Тут же, на высоком крыльце, они открыли бутылочку «Экстры», а дядьку Микиту угостили еще и «Старкой». Потом натаскали из хлева сена и стали устраиваться на ночь.
Долины заняли в доме большую комнату, с печью и лежанкой. Примаки — меньшую. Большая комната выходила окнами на лес, меньшая — на сад и поле.
Но в первую ночь не спали до самого рассвета.
Только Сашко задремал, как его разбудила Светлана. Она трусливо дрожала и жалась к нему.
— Слышишь, слышишь? — шептала.
За окном кричала какая-то птица. Сашко и не слыхивал никогда такого крика. Это был не крик, а какое-то дребезжанье, звучавшее одной долгой тоскливой нотой; дюр-р-р-р-р-р. А потом короткий всхлип, что-то похожее на кашель, и снова — дюр-р-р-р-р-р-р. За окнами чернела ночь, гудели сосны и раздавался этот ужасный голос. Наверно, птица сидела в саду, на яблоне. Сашко успокаивал Светлану, но и ему этот крик леденил душу.
В конце концов, видя, что странная птица не даст им спать, он поднялся и снял с гвоздя ружье, которое вчера повесил в головах. Отодвинул засов и вышел на крыльцо. Луна еще не взошла, но небо густо усеяли звезды, оно было просвечено до дна. Только сурово чернел дубовый гай и изредка что-то постукивало за домом, казалось, там кто-то ходит. Это падали яблоки.
Долина сразу увидел птицу. Та сидела на крыше хлева, на самом гребне. Сашко медленно поднял ружье. Но в тот же миг кто-то дотронулся до его плеча. Люся стояла в накинутой на плечи кофточке, в ее больших глазах отсвечивали звезды.
— Не надо, — сказала она. — Это совка-ночница. Я ее сейчас прогоню, и она больше сюда не прилетит.
Люся спрыгнула с крыльца и махнула белой кофтой. Птица сорвалась с места, шуганула в ночь.
Она вправду больше не кричала на усадьбе. Вечером, уже в темноте, появлялась, несколько раз облетала подворье и исчезала во мраке. А это странное «дюр-р-р-р-р» чуть слышно доносилось издалека…
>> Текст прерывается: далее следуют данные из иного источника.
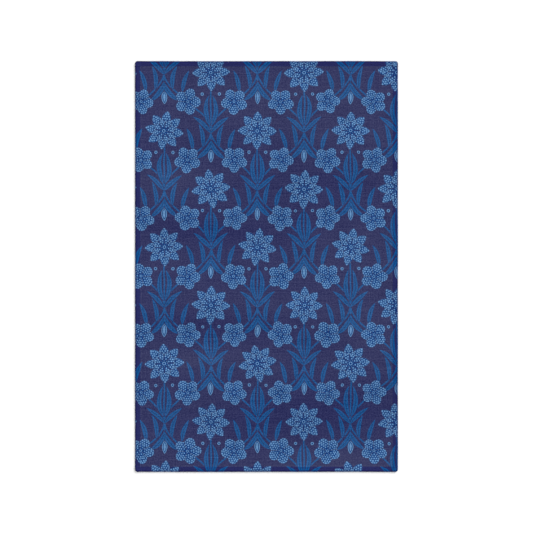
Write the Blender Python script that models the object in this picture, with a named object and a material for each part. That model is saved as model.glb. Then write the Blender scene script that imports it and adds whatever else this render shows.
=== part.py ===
"""A tea towel lying flat: one piece of cloth with its four edges turned under twice and sewn down.

Metres, +Z up. The towel lies on Z = 0 with its width along X and its length along Y, and the origin
is at the middle of its underside.
"""

import math

import bmesh
import bpy

# The finished towel, seen from above
WIDTH = 0.4064
LENGTH = 0.635
CORNER_RADIUS = 0.004

# Heights: the single cloth, the hem's three layers, and a corner where two hems lap
CLOTH_HEIGHT = 0.0010
HEM_HEIGHT = 0.0024
LAP_HEIGHT = 0.0030

# The hem's outer fold is half an ellipse, this deep and this high
FOLD_DEPTH = 0.0010
FOLD_HEIGHT = 0.0022
FOLD_STEPS = 6

# The hem's section on each side of its outer fold: one row for each bend
HEM_WIDTH = 0.0080
HEM_UNDERSIDE = (
    # inset from the edge, height
    (0.0086, 0.0004),  # groove beside the turned layers
    (HEM_WIDTH, 0.0),  # edge of the turned layers
)
HEM_TOP = (
    # inset from the edge, height
    (0.0034, HEM_HEIGHT),  # low ridge over the inner turn
    (0.0060, 0.0021),  # drawn down by the stitches
    (0.0076, 0.0019),  # edge of the turned layers
)

# The field starts this far in, above and below
FIELD_INSET = 0.0092

# A lap is as wide as the hem, and slopes down to it over a short way
LAP_SLOPE = 0.0014

# Points of each outline: steps round a corner, and the least radius and spacing that they keep
CORNER_STEPS = 4
LEAST_RADIUS = 0.0006
LEAST_STEP = 0.0004

CLOTH_COLOUR = (0.030, 0.045, 0.130, 1.0)
CLOTH_ROUGHNESS = 0.9

# The four corners, anticlockwise: signs of X and Y, and the angle at which the corner's arc starts
CORNERS = ((1, 1, 0), (-1, 1, 90), (-1, -1, 180), (1, -1, 270))


def clear_scene():
    for thing in list(bpy.data.objects):
        bpy.data.objects.remove(thing)


def corner_points(inset, sign_x, sign_y, start):
    """One corner of an outline: its arc, with two points on each side where a lap slopes down."""
    half_x = WIDTH / 2 - inset
    half_y = LENGTH / 2 - inset
    radius = max(CORNER_RADIUS - inset, LEAST_RADIUS)
    centre_x = sign_x * (half_x - radius)
    centre_y = sign_y * (half_y - radius)
    arc = []
    for step in range(CORNER_STEPS + 1):
        turn = math.radians(start + 90 * step / CORNER_STEPS)
        arc.append((centre_x + radius * math.cos(turn), centre_y + radius * math.sin(turn)))
    on_long_side, on_short_side = [], []
    for number, distance in enumerate((HEM_WIDTH, HEM_WIDTH + LAP_SLOPE), start=1):
        back = max(distance - inset - radius, number * LEAST_STEP)
        on_long_side.append((sign_x * half_x, centre_y - sign_y * back))
        on_short_side.append((centre_x - sign_x * back, sign_y * half_y))
    if sign_x == sign_y:
        return on_long_side[::-1] + arc + on_short_side
    return on_short_side[::-1] + arc + on_long_side


def lap_scale(x, y):
    """How many times higher the hem is at this point: more than once only where two hems lap."""
    inner = max(WIDTH / 2 - abs(x), LENGTH / 2 - abs(y))
    share = min(max((HEM_WIDTH + LAP_SLOPE - inner) / LAP_SLOPE, 0.0), 1.0)
    return 1.0 + share * (LAP_HEIGHT / HEM_HEIGHT - 1.0)


def hem_section():
    """The inset and height of each outline, from the underside round the outer fold to the top."""
    fold = []
    for step in range(FOLD_STEPS + 1):
        turn = math.pi * (step / FOLD_STEPS - 0.5)
        inset = FOLD_DEPTH * (1 - math.cos(turn))
        fold.append((inset, FOLD_HEIGHT / 2 * (1 + math.sin(turn))))
    return [*HEM_UNDERSIDE, *fold, *HEM_TOP]


def add_ring(shape, inset, height):
    """The outline's vertices at this height, as one list for each corner."""
    ring = []
    for corner in CORNERS:
        points = corner_points(inset, *corner)
        ring.append([shape.verts.new((x, y, height * lap_scale(x, y))) for x, y in points])
    return ring


def join_rings(shape, lower, upper):
    lower, upper = sum(lower, []), sum(upper, [])
    for here in range(len(lower)):
        there = (here + 1) % len(lower)
        shape.faces.new((lower[here], lower[there], upper[there], upper[here]))


def add_field(shape, ring, height, faces_up):
    """Fills a ring with the field's rectangle, and the slope that runs from the ring to it."""
    field = []
    for sign_x, sign_y, _ in CORNERS:
        x = sign_x * (WIDTH / 2 - FIELD_INSET)
        y = sign_y * (LENGTH / 2 - FIELD_INSET)
        field.append(shape.verts.new((x, y, height)))
    faces = [field]
    for number, corner in enumerate(ring):
        following = (number + 1) % len(ring)
        for here, there in zip(corner, corner[1:]):
            faces.append([here, there, field[number]])
        faces.append([corner[-1], ring[following][0], field[following], field[number]])
    for face in faces:
        shape.faces.new(face if faces_up else face[::-1])


def build_towel():
    shape = bmesh.new()
    rings = [add_ring(shape, inset, height) for inset, height in hem_section()]
    for lower, upper in zip(rings, rings[1:]):
        join_rings(shape, lower, upper)
    add_field(shape, rings[0], 0.0, faces_up=False)
    add_field(shape, rings[-1], CLOTH_HEIGHT, faces_up=True)
    mesh = bpy.data.meshes.new("towel")
    shape.to_mesh(mesh)
    shape.free()
    mesh.shade_smooth()
    mesh.set_sharp_from_angle(angle=math.radians(40))
    towel = bpy.data.objects.new("towel", mesh)
    bpy.context.scene.collection.objects.link(towel)
    return towel


def cloth_material():
    material = bpy.data.materials.new("printed cloth")
    material.use_nodes = True
    surface = material.node_tree.nodes["Principled BSDF"]
    surface.inputs["Base Color"].default_value = CLOTH_COLOUR
    surface.inputs["Roughness"].default_value = CLOTH_ROUGHNESS
    surface.inputs["Metallic"].default_value = 0.0
    return material


clear_scene()
build_towel().data.materials.append(cloth_material())
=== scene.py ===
"""The looks of a printed tea towel lying flat: its cloth and print, its hem's stitching, and a studio."""

import math
import random

import bpy
import numpy as np
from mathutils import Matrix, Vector, noise


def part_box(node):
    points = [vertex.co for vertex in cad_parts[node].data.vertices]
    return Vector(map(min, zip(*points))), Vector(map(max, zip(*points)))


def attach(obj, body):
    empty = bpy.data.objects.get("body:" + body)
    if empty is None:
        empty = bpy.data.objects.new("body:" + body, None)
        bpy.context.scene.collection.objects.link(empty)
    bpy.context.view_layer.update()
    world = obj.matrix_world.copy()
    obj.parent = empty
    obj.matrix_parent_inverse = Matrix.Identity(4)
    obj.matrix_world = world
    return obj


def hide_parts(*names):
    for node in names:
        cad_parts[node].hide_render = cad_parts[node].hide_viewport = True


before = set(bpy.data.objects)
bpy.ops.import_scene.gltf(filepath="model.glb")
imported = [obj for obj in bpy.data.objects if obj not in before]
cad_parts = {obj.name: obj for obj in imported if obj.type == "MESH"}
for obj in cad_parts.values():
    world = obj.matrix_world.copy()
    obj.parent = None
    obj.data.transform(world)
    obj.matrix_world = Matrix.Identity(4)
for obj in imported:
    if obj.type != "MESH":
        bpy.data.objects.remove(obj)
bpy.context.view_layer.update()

# The cloth
# One length of plain-weave cotton, printed on its face and laid on its bare back. Its four edges
# are turned under twice, pressed and sewn, so the hem stands up as a narrow band of three layers,
# and a little higher in the corners, where two hems lap.

low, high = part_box("towel")
WIDTH = high.x - low.x
LENGTH = high.y - low.y
CORNER_RADIUS = 0.004
FIELD_HEIGHT = 0.0012
HEM_HEIGHT = 0.0024
LAP_HEIGHT = high.z
LAP_SLOPE = 0.0014
MM = 1000  # in a metre

# The hem's upper side, from the fold round its edge inwards
HEM_WIDTH = 0.0080
FIELD_INSET = 0.0106
FOLD_DEPTH = 0.0010
FOLD_LENGTH = math.pi / 2 * (FOLD_DEPTH + HEM_HEIGHT / 2)
FOLD_STEPS = 8
STITCH_INSET = 0.0060
HEM_TOP = (
    # inset from the edge, height
    (FOLD_DEPTH, 0.00226),
    (0.0032, HEM_HEIGHT),  # low ridge over the inner turn
    (0.0052, 0.00224),
    (STITCH_INSET, 0.00206),  # drawn down by the stitches
    (0.0066, 0.00212),
    (FIELD_INSET, 0.00164),  # coming down past the turned layers
    (0.0360, FIELD_HEIGHT),  # lying flat again
)

# The underside lies on the surface, but for a groove at the stitches and one inside the turned layers
BACK_INSET = 0.0086
UNDER_GROOVES = (
    # inset of the middle, half width, depth
    (STITCH_INSET, 0.0005, 0.00036),
    (BACK_INSET, 0.0006, 0.00040),
)

# Spacing of the mesh's lines over the hem and over the field
HEM_STEP = 0.0005
FIELD_STEP = 0.0031

# Soft ridges and troughs that folding has left across the cloth. Below 0, a rise is a trough.
SOFT_FOLDS = (
    # middle across, middle up, half length, half width, slant in degrees, rise
    (0.000, 0.262, 0.210, 0.042, 2, 0.9),
    (0.140, 0.206, 0.070, 0.022, -4, 0.9),
    (-0.060, 0.186, 0.100, 0.012, 2, -0.4),
    (-0.150, 0.134, 0.060, 0.026, 0, 1.2),
    (0.090, 0.134, 0.110, 0.024, -6, -0.9),
    (0.060, 0.086, 0.100, 0.036, -8, -0.7),
    (-0.095, 0.055, 0.120, 0.020, -4, -1.4),
    (0.150, 0.010, 0.080, 0.070, 0, 0.7),
    (-0.160, -0.010, 0.060, 0.026, 0, 0.6),
    (0.040, -0.060, 0.160, 0.014, -6, 0.5),
    (-0.085, -0.093, 0.120, 0.018, -3, -1.3),
    (0.090, -0.120, 0.050, 0.012, -4, -0.7),
    (-0.110, -0.145, 0.090, 0.016, 0, 1.2),
    (0.160, -0.110, 0.050, 0.040, 0, 0.8),
    (0.070, -0.226, 0.170, 0.038, 6, -1.6),
    (0.110, -0.300, 0.110, 0.018, 0, 1.3),
    (-0.160, -0.280, 0.070, 0.030, 0, 0.5),
)
SOFT_RISE = 0.00025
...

Но утром случилось досадное происшествие, которое снова едва не заставило их сбежать из лесу. Выйдя на крыльцо, Петро обнаружил перегрызенную пополам гадюку. Наверно, ее поймал в лесу еж и притащил сюда. Петро не догадался закинуть гада в кусты, позвал детей. Они подняли крик, а за ними — Светлана; она потребовала, чтобы Сашко собирал вещи. Сашко все-таки не послушался, они с Петром взяли косы, что висели в чулане, и принялись косить бурьян, которым густо заросло подворье. К полудню подворье было выкошено так, что негде было спрятаться и мыши. А тем временем подоспел и завтрак. Люся нажарила дерунов и наварила вермишели, которую заправила жареным салом с луком. И деруны, и вермишель были очень вкусные, дачники уселись в саду под яблоней, столом им служили положенные на две дубовые окоренки липовые доски, а стульями — березовые кругляки. Дети визжали от восторга и умяли столько дерунов и вермишели, сколько дома не съели бы и за неделю.